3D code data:
-- Start --

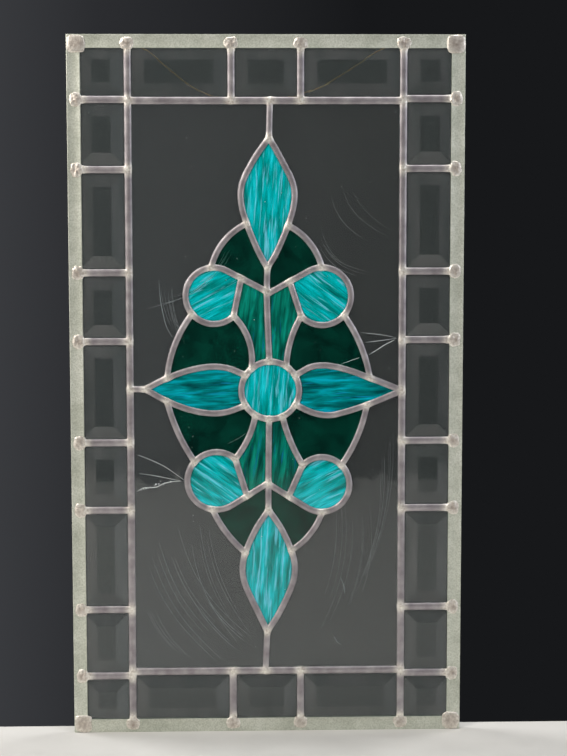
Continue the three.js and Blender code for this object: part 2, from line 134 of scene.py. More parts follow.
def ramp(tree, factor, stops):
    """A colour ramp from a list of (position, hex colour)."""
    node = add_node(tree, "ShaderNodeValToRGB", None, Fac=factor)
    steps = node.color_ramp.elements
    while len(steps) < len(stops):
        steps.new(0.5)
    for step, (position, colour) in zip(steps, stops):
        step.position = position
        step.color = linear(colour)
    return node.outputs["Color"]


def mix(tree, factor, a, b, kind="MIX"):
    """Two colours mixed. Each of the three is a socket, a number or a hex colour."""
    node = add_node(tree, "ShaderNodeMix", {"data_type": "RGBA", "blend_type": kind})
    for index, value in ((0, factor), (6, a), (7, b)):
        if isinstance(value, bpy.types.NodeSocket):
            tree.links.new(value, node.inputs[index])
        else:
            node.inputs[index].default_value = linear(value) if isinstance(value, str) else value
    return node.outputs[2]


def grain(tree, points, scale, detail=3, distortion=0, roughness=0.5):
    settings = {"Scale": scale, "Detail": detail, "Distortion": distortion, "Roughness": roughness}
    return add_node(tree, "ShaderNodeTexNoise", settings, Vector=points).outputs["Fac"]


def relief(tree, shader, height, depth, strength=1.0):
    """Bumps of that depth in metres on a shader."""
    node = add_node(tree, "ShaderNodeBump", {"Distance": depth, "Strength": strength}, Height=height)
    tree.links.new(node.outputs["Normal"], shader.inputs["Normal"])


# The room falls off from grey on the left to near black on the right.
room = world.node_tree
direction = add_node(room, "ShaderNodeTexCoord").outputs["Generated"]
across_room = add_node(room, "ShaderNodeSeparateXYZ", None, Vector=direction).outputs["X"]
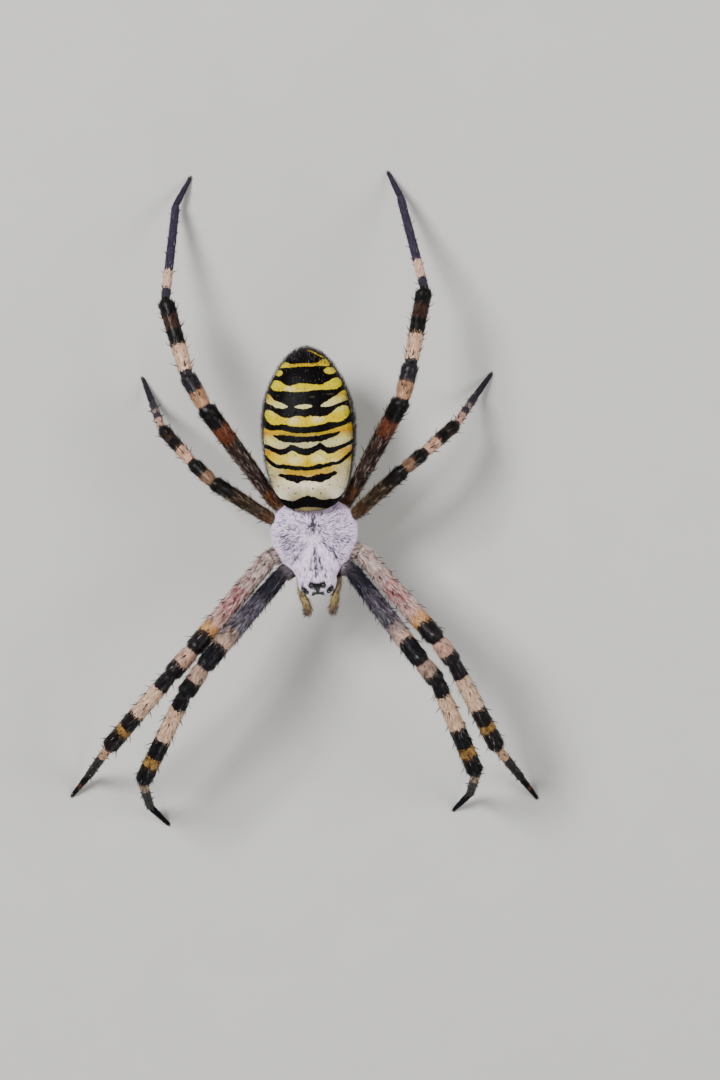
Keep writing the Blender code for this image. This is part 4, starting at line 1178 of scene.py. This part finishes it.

-- End --

Copy all the entries verbatim.

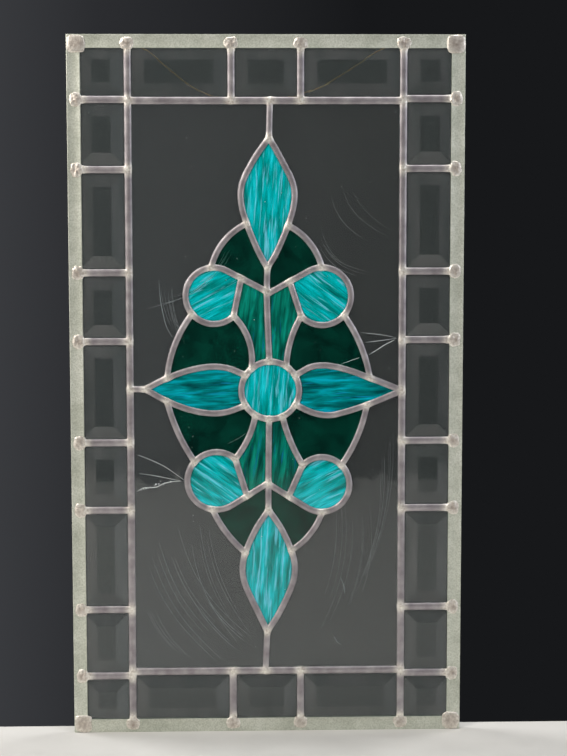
Continue the three.js and Blender code for this object: part 2, from line 134 of scene.py. More parts follow.
def ramp(tree, factor, stops):
    """A colour ramp from a list of (position, hex colour)."""
    node = add_node(tree, "ShaderNodeValToRGB", None, Fac=factor)
    steps = node.color_ramp.elements
    while len(steps) < len(stops):
        steps.new(0.5)
    for step, (position, colour) in zip(steps, stops):
        step.position = position
        step.color = linear(colour)
    return node.outputs["Color"]


def mix(tree, factor, a, b, kind="MIX"):
    """Two colours mixed. Each of the three is a socket, a number or a hex colour."""
    node = add_node(tree, "ShaderNodeMix", {"data_type": "RGBA", "blend_type": kind})
    for index, value in ((0, factor), (6, a), (7, b)):
        if isinstance(value, bpy.types.NodeSocket):
            tree.links.new(value, node.inputs[index])
        else:
            node.inputs[index].default_value = linear(value) if isinstance(value, str) else value
    return node.outputs[2]


def grain(tree, points, scale, detail=3, distortion=0, roughness=0.5):
    settings = {"Scale": scale, "Detail": detail, "Distortion": distortion, "Roughness": roughness}
    return add_node(tree, "ShaderNodeTexNoise", settings, Vector=points).outputs["Fac"]


def relief(tree, shader, height, depth, strength=1.0):
    """Bumps of that depth in metres on a shader."""
    node = add_node(tree, "ShaderNodeBump", {"Distance": depth, "Strength": strength}, Height=height)
    tree.links.new(node.outputs["Normal"], shader.inputs["Normal"])


# The room falls off from grey on the left to near black on the right.
room = world.node_tree
direction = add_node(room, "ShaderNodeTexCoord").outputs["Generated"]
across_room = add_node(room, "ShaderNodeSeparateXYZ", None, Vector=direction).outputs["X"]
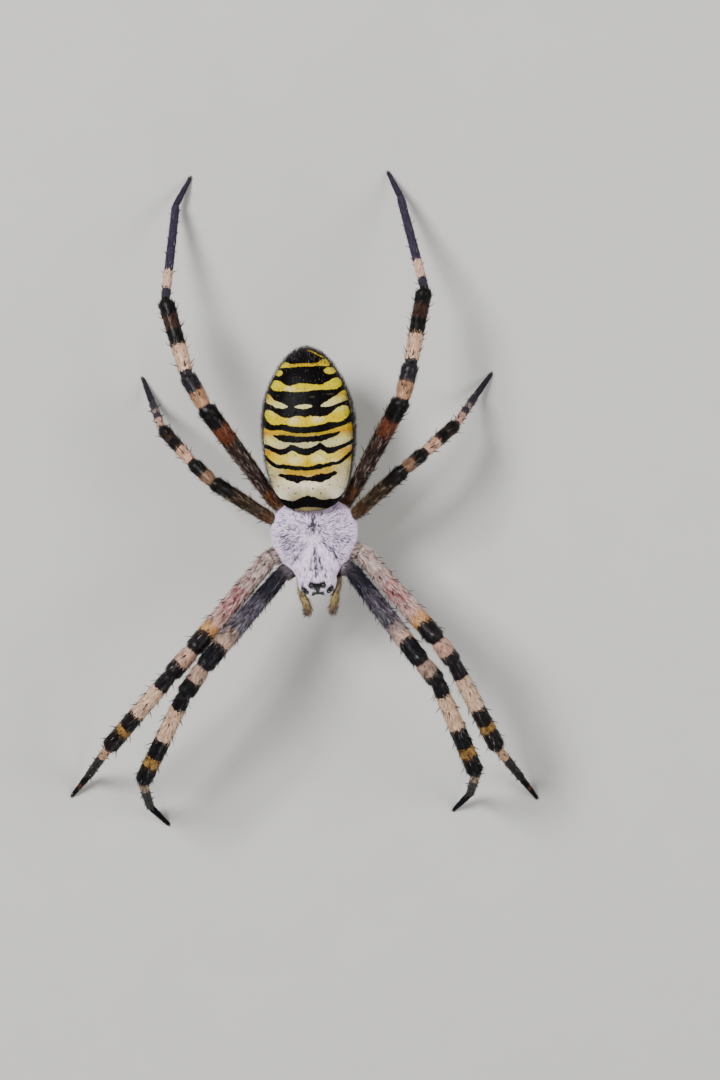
Keep writing the Blender code for this image. This is part 4, starting at line 1178 of scene.py. This part finishes it.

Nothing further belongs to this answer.